Hiperbólicas suas experiências ao
deambular pela cidade traduzidas em um ritmo pletórico, podendo ser
lidas como um fluxo tão dinamicamente contínuo que arrebenta os
limites das conexões sintáticas intra e entre versos, bem como as
grades divisórias que individualizam os poemas. A um só fôlego como
um único poema, Paranóia perfaz o dramático confronto entre Piva e a
metrópole em que se consubstancia, segundo nos parece, ora a
modulação de um verso mais arrastadamente alongado em que imagens
surpreendentes desenham não menos que a fé no onírico como meio de
resistir à desumanização, ora um tônus mais incisivo, expresso em
versos menores, e não menos vigorosos na força da recusa à cidade e
o que ela representa.
“eu preciso dissipar o encanto do meu velho
esqueleto
eu preciso esquecer que existo
mariposas perjuram o céu de cimento
eu me entrincheiro no Arco-Íris
Ah voltar de novo à janela
perder o olhar nos telhados como
se fossem o Universo
o girassol de Oscar Wilde entardece sobre os tetos
eu preciso partir um dia para muito longe
o mundo exterior tem pressa demais para mim”
No dramático confronto entre o “eu” e
o mundo, o sentimento de exílio e estranhamento assume sem recuos a
grande cidade contra a qual luta com visões, sonhos e alucinações
que, plasmados no real, a ele estão intransponivelmente ligados, vez
que a cidade é uma fantasmagoria interiorizada e o poeta contra suas
grades arremessa-se: “já é quinta-feira na avenida Rio Branco onde
um enxame de Harpias vacilava com cabelos presos nos luminosos e
minha imaginação gritava no perpétuo impulso dos corpos encerrados
pela Noite”. Quer para dentro quer para fora trata-se ainda de um
sujeito ostentando o penoso sentimento de excesso de si em solitude
e étrangeté: “no exílio onde padeço angústia os muros invadem minha
memória atirada no Abismo e meus olhos meus manuscritos meus amores
pulam no Caos”. À “Visão 1961”, do qual se extraíram as citações
acima, com referências à avenida Rio Branco e à rua Aurora juntam-se
“Visão de São Paulo à noite// Poema Antropófago sob Narcótico”,
“Praça da República dos meus Sonhos”, “Rua das Palmeiras”, “No
Parque Ibirapuera”, que trazem outras direções urbanas,
fantasmagorias e evocações que não cabem aqui citar, mas valem valem
a leitura e o assombro.
Do olhar que desce sobre uma obra como
a de Roberto Piva desejaria categorizar: não convém exigir menos que
a capacidade de compreendê-la em toda a coerência de sua realização
poética.

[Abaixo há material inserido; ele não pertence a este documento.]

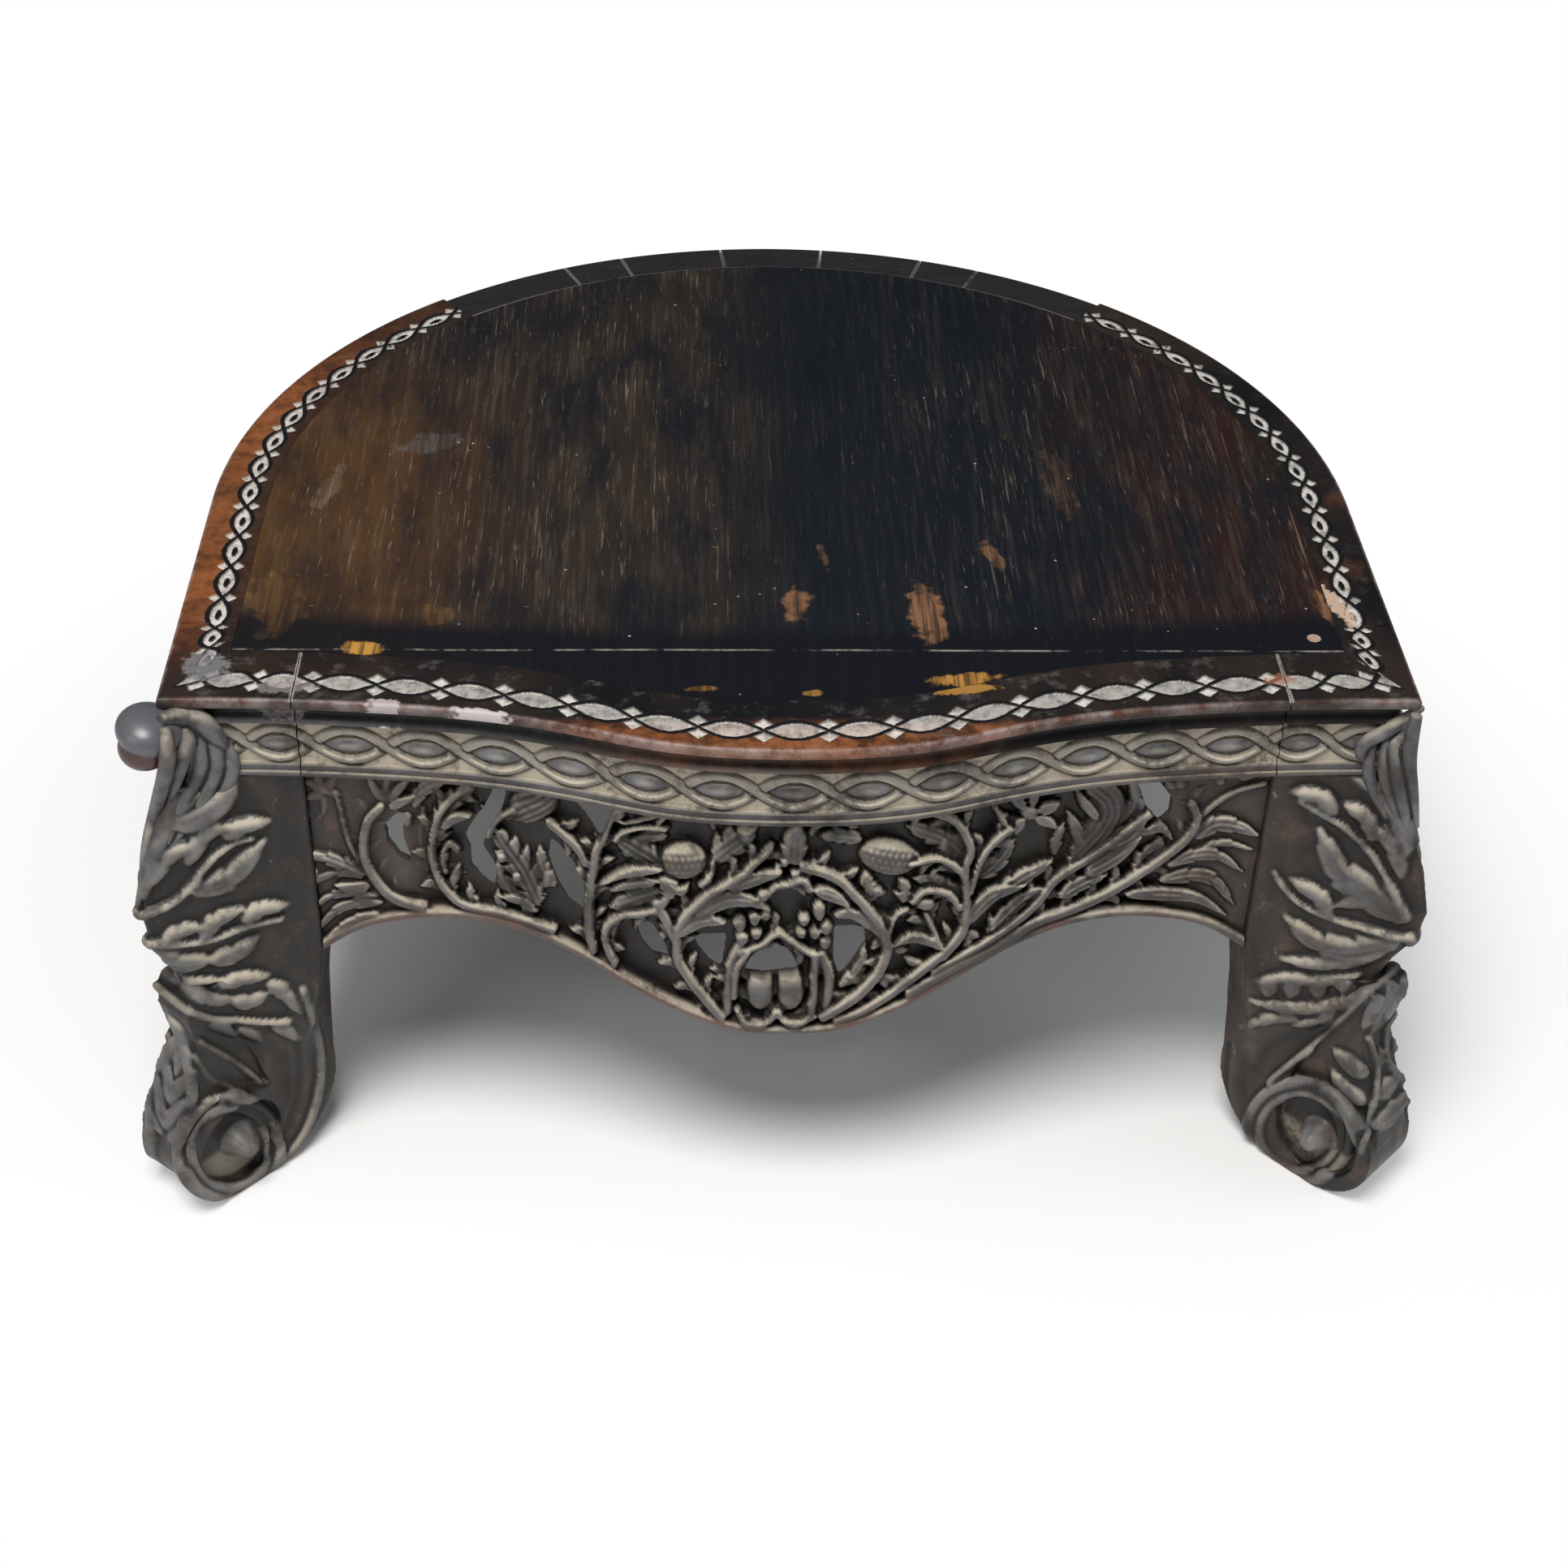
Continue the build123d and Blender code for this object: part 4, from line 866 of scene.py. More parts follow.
# Finishes
class Tree:
    """Short ways to place and join shader nodes."""

    def __init__(self, tree):
        self.tree = tree

    def put(self, node, key, value):
        """Set a socket, by its name or place, to a value or join it to an output."""
        if isinstance(value, bpy.types.NodeSocket):
            self.tree.links.new(value, node.inputs[key])
        else:
            node.inputs[key].default_value = value

    def node(self, kind, **inputs):
        """A node of a kind, with its inputs set or joined by name."""
        made = self.tree.nodes.new(kind)
        for key, value in inputs.items():
            self.put(made, key.replace("_", " "), value)
        return made

    def group(self, shared, **inputs):
        """The outputs of a shared node group."""
        made = self.tree.nodes.new("ShaderNodeGroup")
        made.node_tree = shared
        for key, value in inputs.items():
            self.put(made, key.replace("_", " "), value)
        return made.outputs

    def maths(self, operation, *values, clamp=False):
        """A Math node's value."""
        made = self.tree.nodes.new("ShaderNodeMath")
        made.operation = operation
        made.use_clamp = clamp
        for i, value in enumerate(values):
            self.put(made, i, value)
        return made.outputs[0]

    def times(self, *values):
        """Values multiplied together."""
        return reduce(lambda first, second: self.maths("MULTIPLY", first, second), values)

    def plus(self, first, second, clamp=False):
        """Two values added."""
        return self.maths("ADD", first, second, clamp=clamp)

    def ramp(self, value, low, high, to_low=0.0, to_high=1.0):
        """A value moved smoothly from one range to another."""
        made = self.tree.nodes.new("ShaderNodeMapRange")
        made.interpolation_type = "SMOOTHSTEP"
        for i, item in enumerate((value, low, high, to_low, to_high)):
            self.put(made, i, item)
        return made.outputs[0]

    def blend(self, factor, first, second):
        """Two colours mixed."""
        made = self.tree.nodes.new("ShaderNodeMix")
        made.data_type = "RGBA"
        for i, item in ((0, factor), (6, first), (7, second)):
            self.put(made, i, item)
        return made.outputs[2]

    def noise(self, vector, scale, detail=4.0, rough=0.55):
        """Noise on coordinates."""
        return self.node("ShaderNodeTexNoise", Vector=vector, Scale=scale, Detail=detail, Roughness=rough).outputs[0]

    def place(self, vector, scale, rotation=(0, 0, 0)):
        """Coordinates turned and stretched."""
        return self.node("ShaderNodeMapping", Vector=vector, Scale=scale, Rotation=rotation).outputs[0]

    def coordinates(self):
        """Object coordinates."""
        return self.tree.nodes.new("ShaderNodeTexCoord").outputs["Object"]

    def split(self, vector):
        """The x, y and z of coordinates."""
        return self.node("ShaderNodeSeparateXYZ", Vector=vector).outputs

    def attribute(self, name):
        """A value stored on the mesh's points."""
        made = self.tree.nodes.new("ShaderNodeAttribute")
        made.attribute_name = name
        return made.outputs["Fac"]

    def spot(self, x, y, centre, radii, turn):
        """How far a plan place lies from an oval's centre, as a squared share of its radii in millimetres."""
        dx = self.maths("SUBTRACT", x, centre[0] * MM)
        dy = self.maths("SUBTRACT", y, centre[1] * MM)
        c = cos(radians(turn))
        s = sin(radians(turn))
        u = self.plus(self.times(dx, c), self.times(dy, s))
        v = self.maths("SUBTRACT", self.times(dy, c), self.times(dx, s))
        squares = (self.maths("POWER", self.maths("DIVIDE", d, r * MM), 2.0) for d, r in zip((u, v), radii))
        return self.plus(*squares)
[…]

Não me refiro apenas à Paranóia. Não é exato que, em face
das recorrentes citações, Piva reclame um leitor necessariamente
erudito. Podemos em boa medida lê-lo preguiçosamente, meio
distraídos, e talvez até seja mais fácil um leitor menos in(con)formado
alcançar a explosão que lhe desloque a visão para um sentido até
então despercebido.
Poesia absorvente, irresistivelmente
aliciante e como a mais fina iguaria exigente ao paladar. Poesia
assumida como palavra viva e palavra vivida, pois é assim que o quer
e o afirma o próprio autor nos inúmeros depoimentos que tem dado.
“Idéia e vida, poesia e vida, não podem estar separados”, tem
repetido Piva. Por mais que se dispensem ressalvas críticas a uma
declaração como essa, por mais que se contenha presentemente a voz
deste poeta, sua obra, é nossa aposta, será no futuro
inevitavelmente melhor assimilada. A despeito do homoerotismo e das
drogas. Um estrangeiro na legião até quando? Por tudo o que vem
publicando Roberto Piva, já não era sem tempo a iniciativa de
publicação de suas obras reunidas em três volumes pela editora Globo
sob a responsabilidade do crítico e professor Alcir Pécora. Além de
Paranóia, constam ainda do primeiro volume Ode a Fernando Pessoa,
Piazzas e Os que viram a carcaça. Piva não se limita ao tema do
confronto com a cidade e ao descomedimento da expressão embora a
transgressão esteja sempre presente no correr da obra. Mais além da
insubmissão e da embriaguez dionisíaca, o estrangeiro revela-se para
nós tão-só e fundamentalmente humano.